== What you need to do ==
Using the data below, output the first line and every line after it up to and including the line containing "# +Z runs up", exactly as written and with nothing added.

== Records to use ==
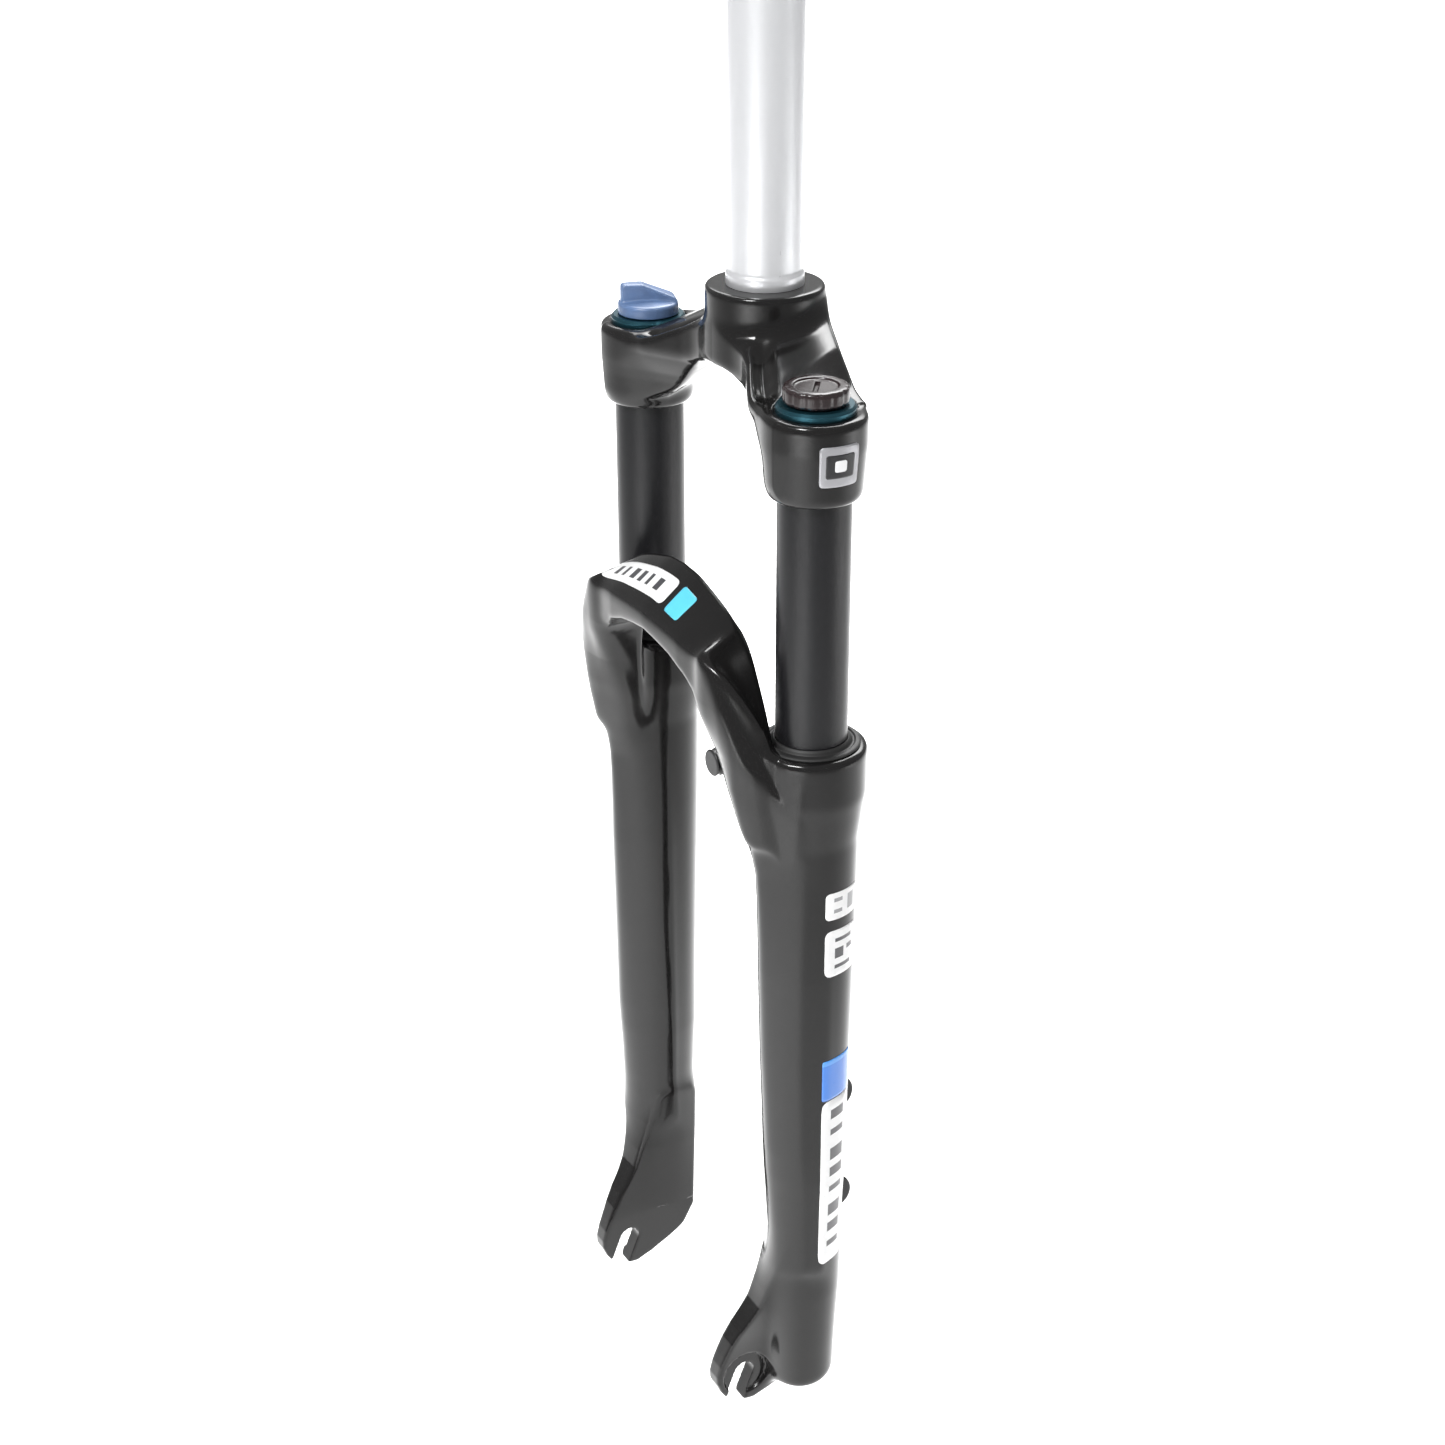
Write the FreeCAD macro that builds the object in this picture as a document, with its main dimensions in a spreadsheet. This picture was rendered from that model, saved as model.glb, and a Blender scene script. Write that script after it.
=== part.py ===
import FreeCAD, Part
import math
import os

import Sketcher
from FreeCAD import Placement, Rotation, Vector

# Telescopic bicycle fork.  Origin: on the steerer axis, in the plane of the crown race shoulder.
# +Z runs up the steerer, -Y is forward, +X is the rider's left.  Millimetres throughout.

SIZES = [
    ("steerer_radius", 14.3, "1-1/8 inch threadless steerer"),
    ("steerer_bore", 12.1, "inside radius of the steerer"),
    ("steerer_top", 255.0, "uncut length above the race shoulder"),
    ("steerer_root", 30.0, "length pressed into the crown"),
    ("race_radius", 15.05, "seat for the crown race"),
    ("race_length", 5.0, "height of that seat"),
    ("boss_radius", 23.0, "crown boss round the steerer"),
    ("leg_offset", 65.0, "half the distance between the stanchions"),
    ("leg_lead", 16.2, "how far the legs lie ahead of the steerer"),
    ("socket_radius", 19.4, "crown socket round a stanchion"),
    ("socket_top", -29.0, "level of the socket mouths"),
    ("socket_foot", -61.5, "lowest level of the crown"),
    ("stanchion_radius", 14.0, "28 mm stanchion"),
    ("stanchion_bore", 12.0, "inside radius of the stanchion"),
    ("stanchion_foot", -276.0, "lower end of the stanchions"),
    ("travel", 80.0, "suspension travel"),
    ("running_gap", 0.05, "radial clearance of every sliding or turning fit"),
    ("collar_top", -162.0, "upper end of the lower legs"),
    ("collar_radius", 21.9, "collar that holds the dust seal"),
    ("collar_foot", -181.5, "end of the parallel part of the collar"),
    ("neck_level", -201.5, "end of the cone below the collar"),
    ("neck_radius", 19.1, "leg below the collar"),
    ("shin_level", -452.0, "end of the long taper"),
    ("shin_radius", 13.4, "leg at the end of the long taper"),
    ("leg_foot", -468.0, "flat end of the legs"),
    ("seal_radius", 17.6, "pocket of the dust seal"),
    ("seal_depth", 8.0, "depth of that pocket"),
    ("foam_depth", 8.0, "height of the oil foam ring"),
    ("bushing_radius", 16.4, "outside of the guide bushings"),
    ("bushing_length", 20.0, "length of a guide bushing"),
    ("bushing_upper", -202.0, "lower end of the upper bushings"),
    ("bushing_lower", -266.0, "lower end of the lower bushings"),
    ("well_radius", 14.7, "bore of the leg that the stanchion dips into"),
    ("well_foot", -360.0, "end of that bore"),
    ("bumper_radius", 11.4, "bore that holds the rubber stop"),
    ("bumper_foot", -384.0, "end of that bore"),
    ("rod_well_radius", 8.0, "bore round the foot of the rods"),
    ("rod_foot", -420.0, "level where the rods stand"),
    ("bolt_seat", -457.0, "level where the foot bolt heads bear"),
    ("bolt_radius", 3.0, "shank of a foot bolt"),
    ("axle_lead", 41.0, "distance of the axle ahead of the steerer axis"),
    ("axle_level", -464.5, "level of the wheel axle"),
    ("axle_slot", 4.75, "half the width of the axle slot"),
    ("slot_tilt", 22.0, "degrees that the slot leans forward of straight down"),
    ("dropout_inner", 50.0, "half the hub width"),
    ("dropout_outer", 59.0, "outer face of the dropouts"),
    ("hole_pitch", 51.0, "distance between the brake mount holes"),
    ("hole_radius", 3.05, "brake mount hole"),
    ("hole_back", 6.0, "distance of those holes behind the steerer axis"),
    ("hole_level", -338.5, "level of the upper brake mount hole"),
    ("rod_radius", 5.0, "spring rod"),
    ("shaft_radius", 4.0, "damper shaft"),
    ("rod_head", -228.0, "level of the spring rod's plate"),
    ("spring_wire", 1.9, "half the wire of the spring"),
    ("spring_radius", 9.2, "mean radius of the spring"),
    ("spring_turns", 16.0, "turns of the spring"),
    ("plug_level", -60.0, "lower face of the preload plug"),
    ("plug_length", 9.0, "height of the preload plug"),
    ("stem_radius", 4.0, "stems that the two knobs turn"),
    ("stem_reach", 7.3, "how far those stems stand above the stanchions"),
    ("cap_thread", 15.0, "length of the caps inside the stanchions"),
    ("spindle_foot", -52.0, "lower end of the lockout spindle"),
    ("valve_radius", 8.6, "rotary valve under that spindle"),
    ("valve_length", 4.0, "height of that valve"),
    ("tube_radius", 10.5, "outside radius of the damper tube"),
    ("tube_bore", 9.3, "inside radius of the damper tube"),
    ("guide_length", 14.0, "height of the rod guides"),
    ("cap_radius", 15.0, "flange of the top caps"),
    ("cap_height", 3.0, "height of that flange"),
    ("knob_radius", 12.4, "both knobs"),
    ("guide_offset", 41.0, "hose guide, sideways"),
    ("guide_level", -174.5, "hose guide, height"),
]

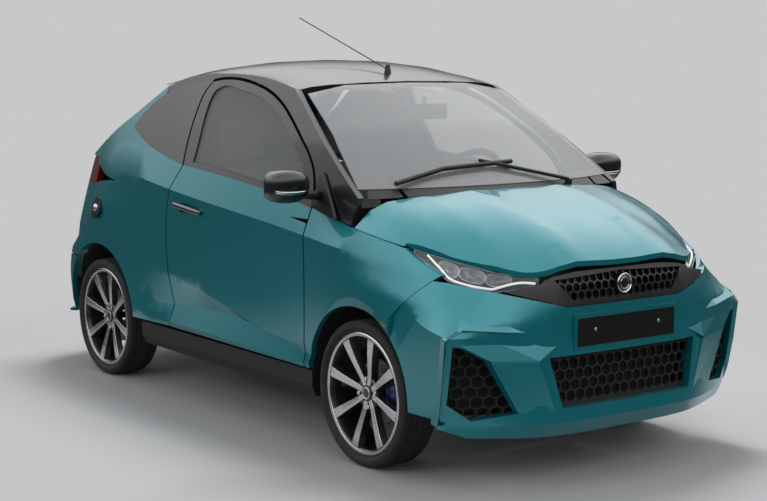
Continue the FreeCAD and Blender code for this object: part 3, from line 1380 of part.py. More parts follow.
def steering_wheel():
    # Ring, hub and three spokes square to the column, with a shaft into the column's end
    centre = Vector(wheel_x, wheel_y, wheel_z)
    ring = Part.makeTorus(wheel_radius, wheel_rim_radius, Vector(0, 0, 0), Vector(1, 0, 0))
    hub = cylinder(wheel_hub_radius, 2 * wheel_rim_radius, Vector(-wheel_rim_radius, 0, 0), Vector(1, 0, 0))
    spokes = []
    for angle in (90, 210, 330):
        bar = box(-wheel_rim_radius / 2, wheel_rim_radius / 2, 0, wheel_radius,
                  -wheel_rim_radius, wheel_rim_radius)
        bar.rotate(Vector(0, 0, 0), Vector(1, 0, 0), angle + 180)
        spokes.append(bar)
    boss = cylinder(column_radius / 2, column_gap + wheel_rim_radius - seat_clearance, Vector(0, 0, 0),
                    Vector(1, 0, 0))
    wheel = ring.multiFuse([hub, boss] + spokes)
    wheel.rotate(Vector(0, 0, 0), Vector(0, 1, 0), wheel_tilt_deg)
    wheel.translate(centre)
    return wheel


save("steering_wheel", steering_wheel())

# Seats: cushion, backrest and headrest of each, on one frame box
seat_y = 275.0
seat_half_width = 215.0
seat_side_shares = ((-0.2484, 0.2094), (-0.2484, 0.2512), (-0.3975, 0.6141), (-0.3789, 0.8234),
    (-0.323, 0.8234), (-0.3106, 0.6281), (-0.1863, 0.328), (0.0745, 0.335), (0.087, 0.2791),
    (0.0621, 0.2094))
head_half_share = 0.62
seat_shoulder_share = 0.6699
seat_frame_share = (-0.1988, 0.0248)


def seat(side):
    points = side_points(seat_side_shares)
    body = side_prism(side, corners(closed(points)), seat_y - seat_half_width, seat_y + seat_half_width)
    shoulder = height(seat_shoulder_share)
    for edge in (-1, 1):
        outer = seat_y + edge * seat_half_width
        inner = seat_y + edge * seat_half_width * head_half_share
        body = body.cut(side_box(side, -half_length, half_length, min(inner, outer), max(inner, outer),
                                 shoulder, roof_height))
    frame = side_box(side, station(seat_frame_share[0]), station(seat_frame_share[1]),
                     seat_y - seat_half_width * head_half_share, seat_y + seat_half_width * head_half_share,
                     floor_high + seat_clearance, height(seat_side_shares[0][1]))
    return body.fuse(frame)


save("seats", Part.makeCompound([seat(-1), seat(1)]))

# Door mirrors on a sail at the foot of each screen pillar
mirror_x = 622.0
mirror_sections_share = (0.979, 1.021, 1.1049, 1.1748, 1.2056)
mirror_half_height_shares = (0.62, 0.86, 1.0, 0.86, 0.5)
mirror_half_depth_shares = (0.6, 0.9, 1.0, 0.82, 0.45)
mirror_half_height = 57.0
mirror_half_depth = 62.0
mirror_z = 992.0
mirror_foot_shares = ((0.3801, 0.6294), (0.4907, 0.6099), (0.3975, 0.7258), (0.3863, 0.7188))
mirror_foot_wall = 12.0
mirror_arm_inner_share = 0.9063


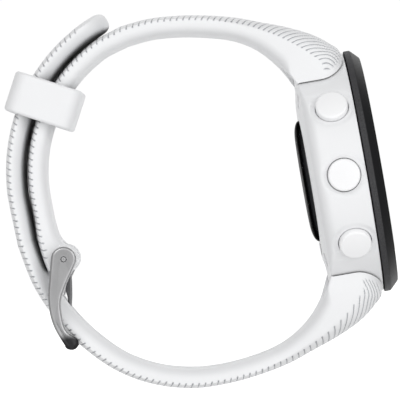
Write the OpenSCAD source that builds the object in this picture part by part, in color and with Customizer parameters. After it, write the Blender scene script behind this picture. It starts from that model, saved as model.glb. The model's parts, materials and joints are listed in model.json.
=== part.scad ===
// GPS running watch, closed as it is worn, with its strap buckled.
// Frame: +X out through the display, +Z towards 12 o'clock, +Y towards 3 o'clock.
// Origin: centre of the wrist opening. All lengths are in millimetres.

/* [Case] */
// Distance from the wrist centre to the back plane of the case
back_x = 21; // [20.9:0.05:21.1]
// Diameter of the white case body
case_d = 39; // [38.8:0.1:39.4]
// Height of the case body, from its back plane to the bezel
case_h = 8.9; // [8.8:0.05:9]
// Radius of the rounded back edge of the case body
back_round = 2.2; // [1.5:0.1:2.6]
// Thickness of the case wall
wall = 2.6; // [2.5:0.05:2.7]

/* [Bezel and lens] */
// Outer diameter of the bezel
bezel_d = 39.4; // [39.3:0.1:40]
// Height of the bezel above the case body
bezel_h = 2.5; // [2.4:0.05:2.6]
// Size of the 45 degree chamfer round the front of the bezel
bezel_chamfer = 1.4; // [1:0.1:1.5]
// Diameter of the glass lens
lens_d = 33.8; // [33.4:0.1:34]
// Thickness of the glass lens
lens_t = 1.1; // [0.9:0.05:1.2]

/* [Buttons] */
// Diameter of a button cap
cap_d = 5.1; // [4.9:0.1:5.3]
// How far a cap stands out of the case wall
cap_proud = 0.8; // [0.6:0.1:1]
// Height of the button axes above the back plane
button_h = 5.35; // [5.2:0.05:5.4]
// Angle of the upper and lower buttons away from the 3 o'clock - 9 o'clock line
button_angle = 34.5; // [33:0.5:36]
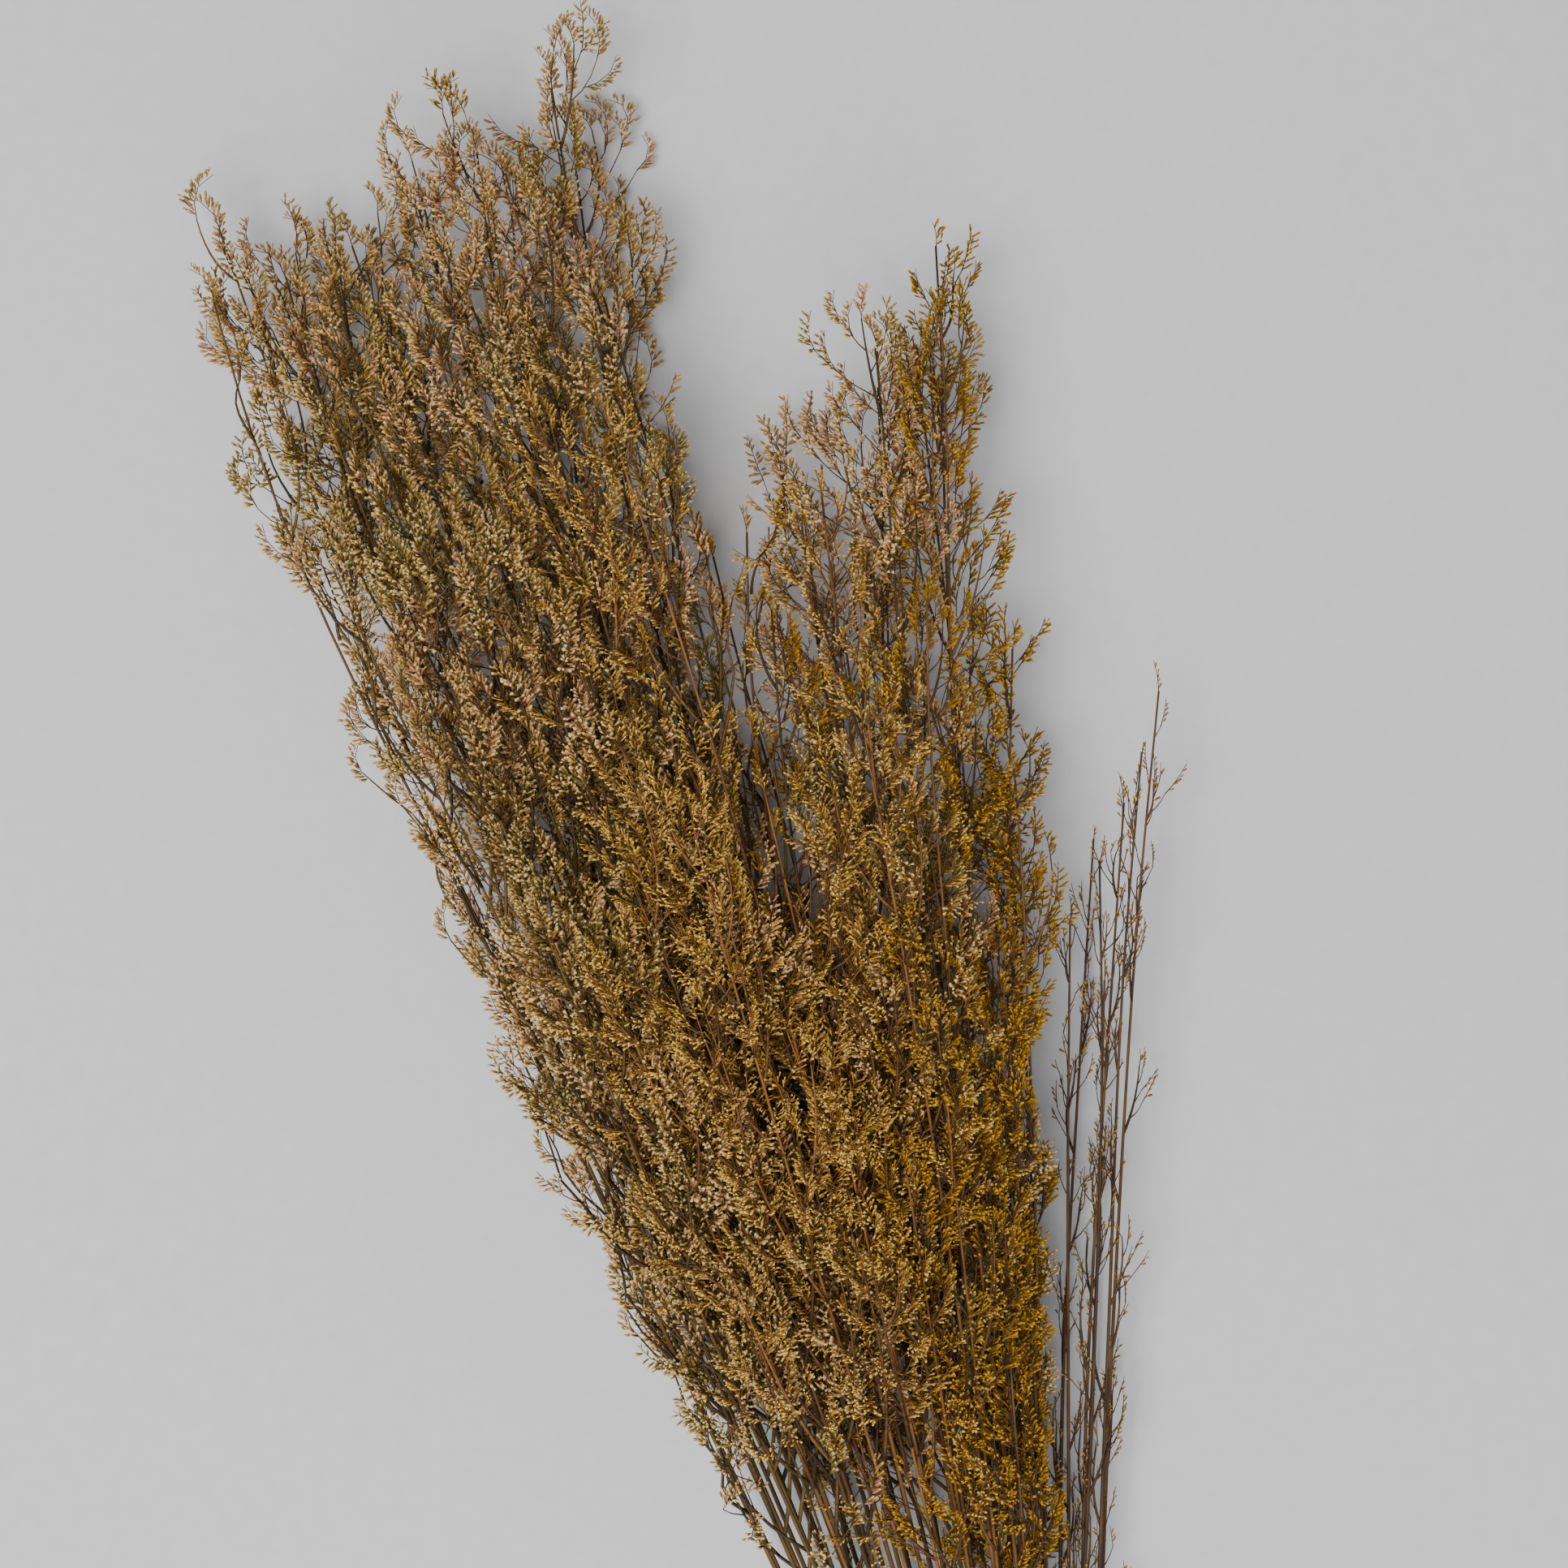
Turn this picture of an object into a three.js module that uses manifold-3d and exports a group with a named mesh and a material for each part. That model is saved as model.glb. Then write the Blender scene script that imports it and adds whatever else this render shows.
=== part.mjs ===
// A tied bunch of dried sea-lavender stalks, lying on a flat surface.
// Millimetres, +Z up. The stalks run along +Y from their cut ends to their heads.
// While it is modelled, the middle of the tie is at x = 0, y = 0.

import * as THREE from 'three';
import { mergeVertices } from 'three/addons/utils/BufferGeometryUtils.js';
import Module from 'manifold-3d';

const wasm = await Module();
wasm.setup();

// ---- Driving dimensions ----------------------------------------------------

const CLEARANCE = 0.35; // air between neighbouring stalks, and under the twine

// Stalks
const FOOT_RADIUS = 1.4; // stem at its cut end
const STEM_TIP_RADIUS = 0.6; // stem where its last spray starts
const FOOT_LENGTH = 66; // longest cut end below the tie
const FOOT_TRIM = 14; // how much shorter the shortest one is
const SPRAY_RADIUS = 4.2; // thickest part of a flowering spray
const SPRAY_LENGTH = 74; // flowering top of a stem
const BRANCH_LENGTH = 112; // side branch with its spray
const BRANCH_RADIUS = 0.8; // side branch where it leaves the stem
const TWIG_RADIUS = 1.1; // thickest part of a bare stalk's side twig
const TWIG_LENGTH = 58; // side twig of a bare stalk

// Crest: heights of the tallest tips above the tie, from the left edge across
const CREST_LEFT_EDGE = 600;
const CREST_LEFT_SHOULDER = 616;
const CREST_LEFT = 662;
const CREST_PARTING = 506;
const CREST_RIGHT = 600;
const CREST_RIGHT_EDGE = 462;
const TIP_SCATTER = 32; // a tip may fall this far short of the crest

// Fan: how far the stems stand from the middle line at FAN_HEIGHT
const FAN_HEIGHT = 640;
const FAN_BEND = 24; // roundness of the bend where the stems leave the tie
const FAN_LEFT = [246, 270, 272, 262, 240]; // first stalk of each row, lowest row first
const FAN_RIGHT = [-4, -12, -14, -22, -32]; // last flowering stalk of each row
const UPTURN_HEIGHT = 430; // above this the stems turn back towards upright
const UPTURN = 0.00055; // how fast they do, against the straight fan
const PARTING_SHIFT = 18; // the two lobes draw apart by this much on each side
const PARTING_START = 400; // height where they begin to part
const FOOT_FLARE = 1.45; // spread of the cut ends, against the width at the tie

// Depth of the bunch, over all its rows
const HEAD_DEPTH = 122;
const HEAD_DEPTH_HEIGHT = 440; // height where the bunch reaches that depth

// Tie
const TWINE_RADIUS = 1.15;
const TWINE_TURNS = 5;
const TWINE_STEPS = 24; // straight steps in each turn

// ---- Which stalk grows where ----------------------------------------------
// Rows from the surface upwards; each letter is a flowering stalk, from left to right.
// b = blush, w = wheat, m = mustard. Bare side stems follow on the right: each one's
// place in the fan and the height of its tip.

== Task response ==
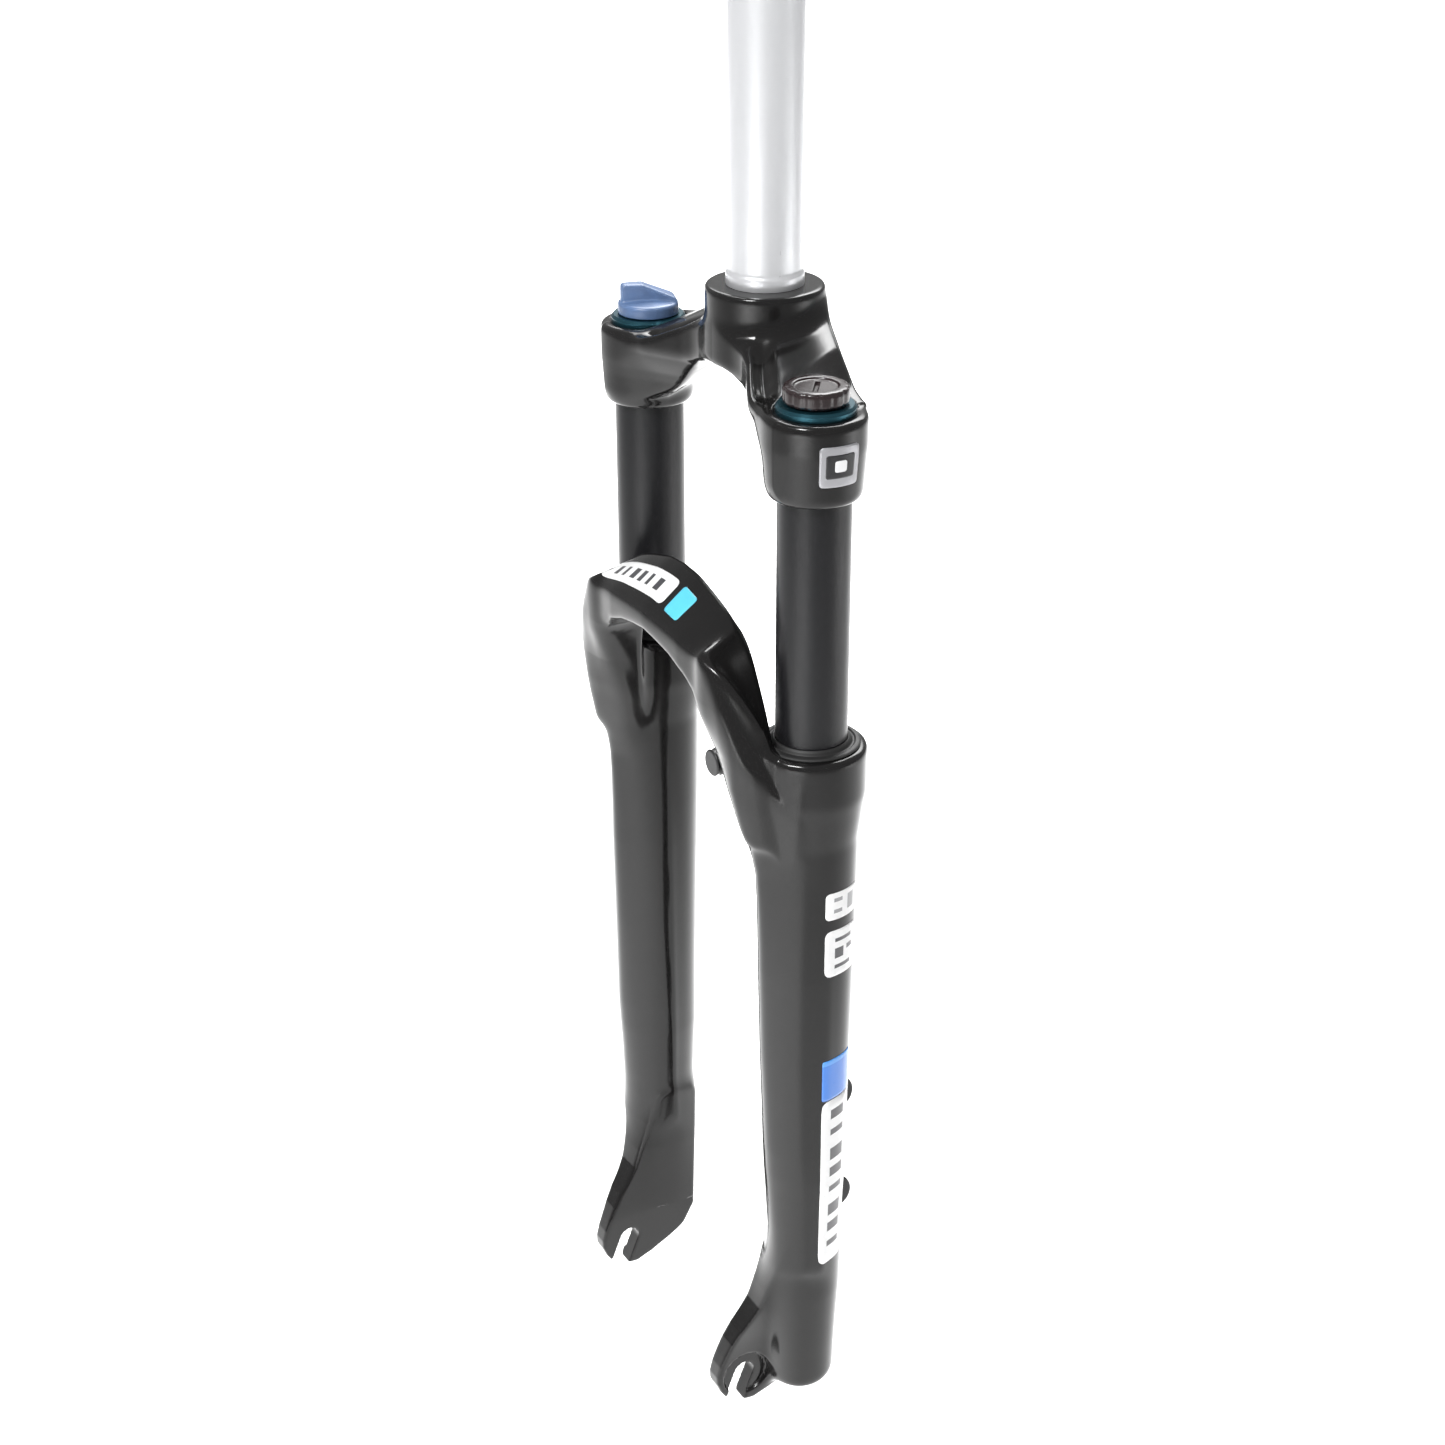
Write the FreeCAD macro that builds the object in this picture as a document, with its main dimensions in a spreadsheet. This picture was rendered from that model, saved as model.glb, and a Blender scene script. Write that script after it.
=== part.py ===
import FreeCAD, Part
import math
import os

import Sketcher
from FreeCAD import Placement, Rotation, Vector

# Telescopic bicycle fork.  Origin: on the steerer axis, in the plane of the crown race shoulder.
# +Z runs up the steerer, -Y is forward, +X is the rider's left.  Millimetres throughout.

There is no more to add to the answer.